Despierta dominicano: se hace tarde
Al tejido social apenas le quedan guiñapos de un amplio festín. De ahí la pobreza. De ahí el abandono del terruño hacia tierras extrañas.
Hace algunos decenios en tierras del Cibao se hizo famosa una canción, cuyo estribillo dice: “Ya Santiago tiene lo que no tenía, una planta eléctrica y agua en tubería”. La llegada de la electricidad y del agua potable significó una mejoría inmediata en el nivel de bienestar de los ciudadanos. Dados los magros recursos que existían, aquel fue un gran acontecimiento, celebrado con alborozo por los pobladores.
Con la región fronteriza se pretendió que ocurriera algo similar, para lo cual se aprobó, en 2001, una ley que creó incentivos fiscales para las empresas que se ubicaran allí.
La ley se originó en una buena idea. Pero estuvo mal enfocada y fue aprobada a modo de golondrina solitaria que no hace verano. Partió de la premisa de que prodigar incentivos fiscales lleva a crear empleo de calidad y a utilizar los recursos de la zona. Confundió buenas intenciones con las herramientas necesarias para concretarlas.
Diferente al caso de Santiago, la ley de desarrollo fronterizo, con las consabidas excepciones, no prodigó júbilo en los habitantes de esas demarcaciones, aunque sí distribuyó riqueza a quienes se acogieron a sus estipulaciones. También creó un trato desigual al que se aplica al resto de la industria nacional, por el solo hecho de la ubicación de las empresas.
La ley mencionada no ha tenido como consecuencia el mejoramiento del nivel de vida de la población dominicana que habita en la frontera, ni ha promovido la colonización masiva de esa franja, ni la explotación de sus recursos naturales. De poco ha servido la instalación allí de empresas intensivas en bienes de capital que no contratan en forma masiva población dominicana. Y de poco ha valido que los insumos que se procesan sean ajenos a la frontera y queden sin aprovechar sus vastos recursos naturales.
El criterio básico para conceder incentivos en la zona fronteriza debería ser, en lo adelante, crear empleo de calidad para los dominicanos, con disfrute de salarios dignos, mediante la instalación de empresas con elevada relación trabajo/capital; y el de utilizar intensivamente los recursos naturales de la zona fronteriza y del resto del país. Es decir, generar eslabonamientos. Un tercer criterio pudiera ser que se enfoquen en las exportaciones.

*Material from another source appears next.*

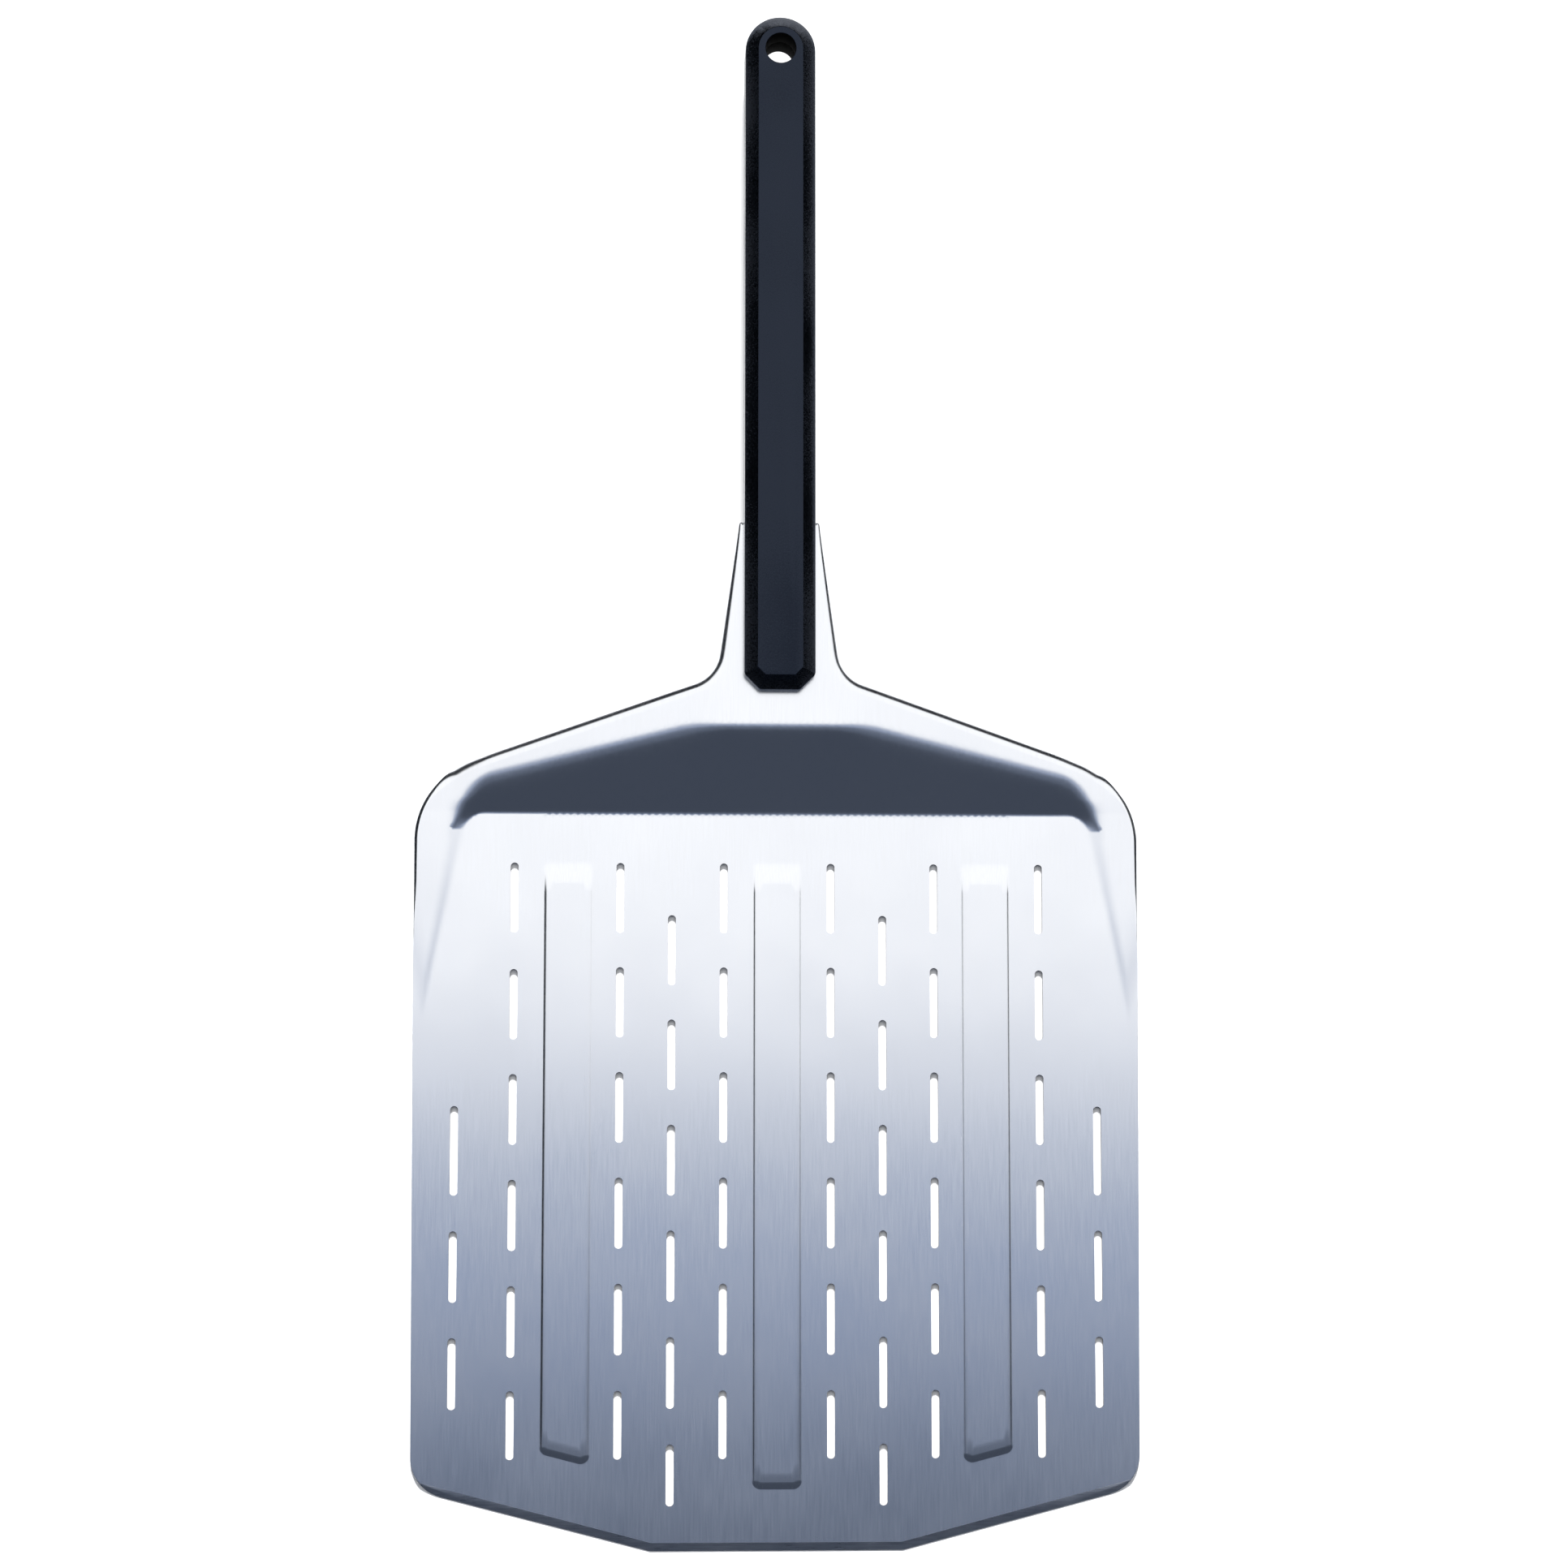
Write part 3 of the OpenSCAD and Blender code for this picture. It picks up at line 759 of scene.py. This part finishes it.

Pero todo eso, si ocurriera, siendo relevante, tampoco bastaría. Habría que complementarlo con un ambicioso plan de desarrollo de la agropecuaria, silvicultura, agroindustria, industria, pesca, artesanía, turismo, minería, servicios.
La frontera merece una acción decidida del Estado para mejorar su infraestructura vial, hídrica, eléctrica, sanitaria, educativa y del espectro electrónico como radio, televisión, teléfonos, internet, así como la seguridad colectiva, lo cual incluye controlar con rigurosidad el borde, evitar la penetración de inmigrantes indocumentados y repatriar a los que se encuentran en el país de forma irregular.
Hacia ese rincón olvidado de la patria deberían dirigirse todos los recursos que estuvieren disponibles, reorientando hacia allí la inversión pública y privada.
Pero no, lo que se observa asusta. Es contra natura que en la zona fronteriza y también en el resto del país, se utilice intensivamente mano de obra haitiana que desplaza a la dominicana. Eso ocurre, por ejemplo, aunque no únicamente, en las vastas plantaciones de guineos para la exportación de la línea noroeste.
Los beneficios para el país de la expansión económica se diluyen. Una parte de los ingresos se traslada al exterior en forma de utilidades y otra parte sale como remesas generadas por trabajadores no dominicanos. Al tejido social apenas le quedan guiñapos de un amplio festín. De ahí la pobreza. De ahí el abandono del terruño hacia tierras extrañas.
La ley de incentivos fronterizos, y otras tantas disposiciones públicas, no están orientadas a lograr el arraigo de los quisqueyanos a su tierra, ni a diseminar la riqueza en la población dominicana.
A eso se agrega que las leyes laborales son rígidas, inducen a la informalidad y a la contratación de inmigrantes; y se incumple la relación de 20 extranjeros documentados como máximo por cada 100 empleados, que debería ser llevada a 10/100, aparejada con drásticas sanciones para quienes la violen.
Se echa de menos la existencia de leyes buenas, que se cumplan a rajatabla, cuello de botella que traba el desarrollo.
La soberanía se encuentra en grave riesgo por el trueque entre negocio y nacionalidad, en beneficio de pocos. En esas lomas y llanos de belleza incomparable de la frontera, reside el destino de la patria. Corresponde conservarlos para siempre. O rumiar en playas lejanas su pérdida definitiva. ¡Despierta, dominicano: se hace tarde!